Despite Musk’s ambitious vision for fully autonomous vehicles, Tesla’s FSD remains a supervised system, requiring drivers to keep their hands on the wheel and eyes on the road. The company has faced lawsuits and investigations over its rollout of FSD and Autopilot, with the U.S. National Highway Traffic Safety Administration linking the overpromising of Autopilot’s capabilities to hundreds of crashes and at least 13 fatalities. In October 2025, the U.S. auto regulator launched an investigation after reports surfaced that Teslas equipped with FSD were running red lights and driving on the wrong side of the road.
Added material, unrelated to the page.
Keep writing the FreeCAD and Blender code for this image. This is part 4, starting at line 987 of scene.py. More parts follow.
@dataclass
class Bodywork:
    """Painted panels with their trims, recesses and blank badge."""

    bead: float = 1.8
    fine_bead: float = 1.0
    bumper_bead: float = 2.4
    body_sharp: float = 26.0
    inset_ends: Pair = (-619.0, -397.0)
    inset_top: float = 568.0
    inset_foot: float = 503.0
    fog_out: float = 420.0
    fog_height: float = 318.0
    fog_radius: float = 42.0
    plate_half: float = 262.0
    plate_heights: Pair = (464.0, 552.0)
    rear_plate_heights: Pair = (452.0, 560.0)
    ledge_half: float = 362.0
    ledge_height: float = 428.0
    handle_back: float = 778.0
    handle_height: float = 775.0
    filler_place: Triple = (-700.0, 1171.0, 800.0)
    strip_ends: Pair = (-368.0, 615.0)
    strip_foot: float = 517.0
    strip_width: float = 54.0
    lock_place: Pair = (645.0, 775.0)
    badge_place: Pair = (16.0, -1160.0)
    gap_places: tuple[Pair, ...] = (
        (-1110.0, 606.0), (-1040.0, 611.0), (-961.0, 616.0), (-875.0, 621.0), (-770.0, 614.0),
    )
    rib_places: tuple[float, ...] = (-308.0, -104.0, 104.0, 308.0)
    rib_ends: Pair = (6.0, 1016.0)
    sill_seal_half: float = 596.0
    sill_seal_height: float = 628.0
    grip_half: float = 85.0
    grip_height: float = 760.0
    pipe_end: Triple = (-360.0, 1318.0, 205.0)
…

Still, Tesla is pushing ahead with its vision for the future. On the same day it discontinued Basic Autopilot, the company rolled out its first robotaxi Model Y SUVs in Austin, Texas. These vehicles, running an advanced version of Tesla’s driving software, operate without human safety personnel inside—but are still followed by other company cars for supervision. Musk maintains that true "unsupervised" FSD is on the horizon and will massively boost demand for Tesla’s vehicles once it arrives. For now, though, the company makes it clear that FSD requires active driver supervision.
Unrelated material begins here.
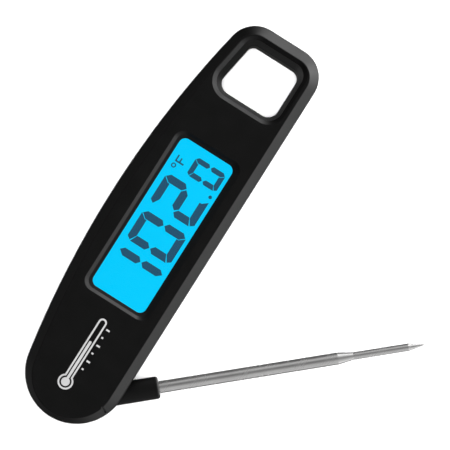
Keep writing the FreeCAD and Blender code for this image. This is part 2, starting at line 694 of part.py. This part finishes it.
def detent_spring():
    """Leaf whose ridge clicks into the hub's three notches."""
    y = PIVOT.y
    leaf = box(8.8, y - 4.5, 2.8, 9.1, y + 4.5, 7.0)
    ridge = Part.makeCylinder(1.3, 3.6, V(9.27, y, 3.1))
    ridge = ridge.cut(box(0, -90, 0, 8.8, 0, 40))
    return fuse(leaf, ridge)


# --- probe ---------------------------------------------------------------------------------------
def probe_arm():
    half = ARM_W / 2
    crown = Part.makeCylinder(ARM_CROWN, ARM_LEN + 2, V(0, -1, ARM_Z[1] - ARM_CROWN), V(0, 1, 0))
    beam = box(-half, 0, ARM_Z[0], half, ARM_LEN, ARM_Z[1]).common(crown)
    at_a_side = lambda e: abs(e.BoundBox.XMin) > half - 0.1 and e.BoundBox.XLength < 0.1
    beam = try_fillet(beam, ARM_ROUND, lambda e: at_a_side(e) and e.BoundBox.YLength > ARM_LEN - 0.1)
    beam = try_fillet(beam, 0.9, lambda e: e.BoundBox.YMin > ARM_LEN - 0.01)
    hub = cyl(HUB_R, *ARM_Z)
    hub = try_fillet(hub, 0.4, lambda e: at_height(ARM_Z[0])(e) or at_height(ARM_Z[1])(e))
    arm = fuse(beam, hub, cyl(TRUNNION_R, ARM_Z[1] - 0.1, TRUNNION_TOP), cyl(REAR_PIN_R, 0.68, ARM_Z[0] + 0.1))
    notches = []
    for at in (V(-1, 0, 0), V(0, -1, 0)):
        notches.append(cyl(1.35, 2.9, 6.9, at * (HUB_R + 1.0)))
    stem_seat = Part.makeCylinder(SEAT_R, SEAT + 1, V(0, ARM_LEN - SEAT, AXIS_Z), V(0, 1, 0))
    chamber = box(-1.0, -1.0, AXIS_Z - 1.0, 1.0, ARM_LEN - SEAT, 7.4)
    return arm_frame(cut(
        arm,
        stem_seat,
        chamber,
        cyl(1.0, 7, 12),
        ring(1.4, 3, 10.4, 10.9),
        cyl(1.55, 1, 2.75, V(0, 12.0, 0)),
        *notches,
    ))


def arm_magnet():
    """Disc set in the arm's underside, which works the reed switch."""
    return arm_frame(cyl(1.5, ARM_Z[0] + 0.03, 2.72, V(0, 12.0, 0)))


def probe_stem():
    y0 = ARM_LEN - SEAT
    collar = ARM_LEN + STEM_GAP
    y1 = collar + STEM_LEN
    y2 = y1 + STEP_LEN
    y3 = y2 + NECK_LEN
    y4 = y3 + POINT_LEN
    z = AXIS_Z
    nose = 0.25
    outline = Part.makePolygon([
        V(STEM_BORE_R, y0, z), V(SEAT_R, y0, z), V(SEAT_R, collar, z), V(STEM_R, collar, z),
        V(STEM_R, y1, z), V(TIP_R, y2, z), V(TIP_R, y3, z),
        V(nose, y4 - nose, z), V(0, y4, z), V(0, y3 + 0.6, z), V(TIP_BORE_R, y3 + 0.6, z),
        V(TIP_BORE_R, y2 - 0.3, z), V(STEM_BORE_R, y1 - 0.3, z), V(STEM_BORE_R, y0, z)])
    return arm_frame(Part.Face(Part.Wire(outline)).revolve(V(0, 0, z), V(0, 1, 0), 360))


def temperature_sensor():
    y = ARM_LEN + STEM_GAP + STEM_LEN + STEP_LEN + NECK_LEN
    return arm_frame(Part.makeCylinder(0.7, 3.0, V(0, y - 2.6, AXIS_Z), V(0, 1, 0)))


def probe_leads():
    y = ARM_LEN + STEM_GAP + STEM_LEN + STEP_LEN + NECK_LEN - 2.62
    points = [V(0, y, AXIS_Z), V(0, 0, AXIS_Z), V(0, 0, TRUNNION_TOP)]
    return arm_frame(tube_path(points, 2.0, 0.42))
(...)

Tesla’s journey with driver-assistance technology has been a bumpy one. The company first introduced Autopilot in the early 2010s, after talks broke down with Google over using its autonomous driving tech. By April 2019, Autopilot was standard on all Teslas. Over the years, however, the company has struggled to clearly communicate what its software could—and couldn’t—do, sometimes leading drivers to overestimate its abilities with tragic consequences.
As 2026 unfolds, Tesla’s gamble on subscriptions and advanced autonomy is a high-wire act. The company is betting that customers will pay for features once taken for granted—and that regulators and competitors won’t outpace its technological ambitions. Whether this strategy will pay off remains to be seen, but one thing is certain: the road ahead for Tesla, its customers, and the future of automated driving just got a lot more complicated.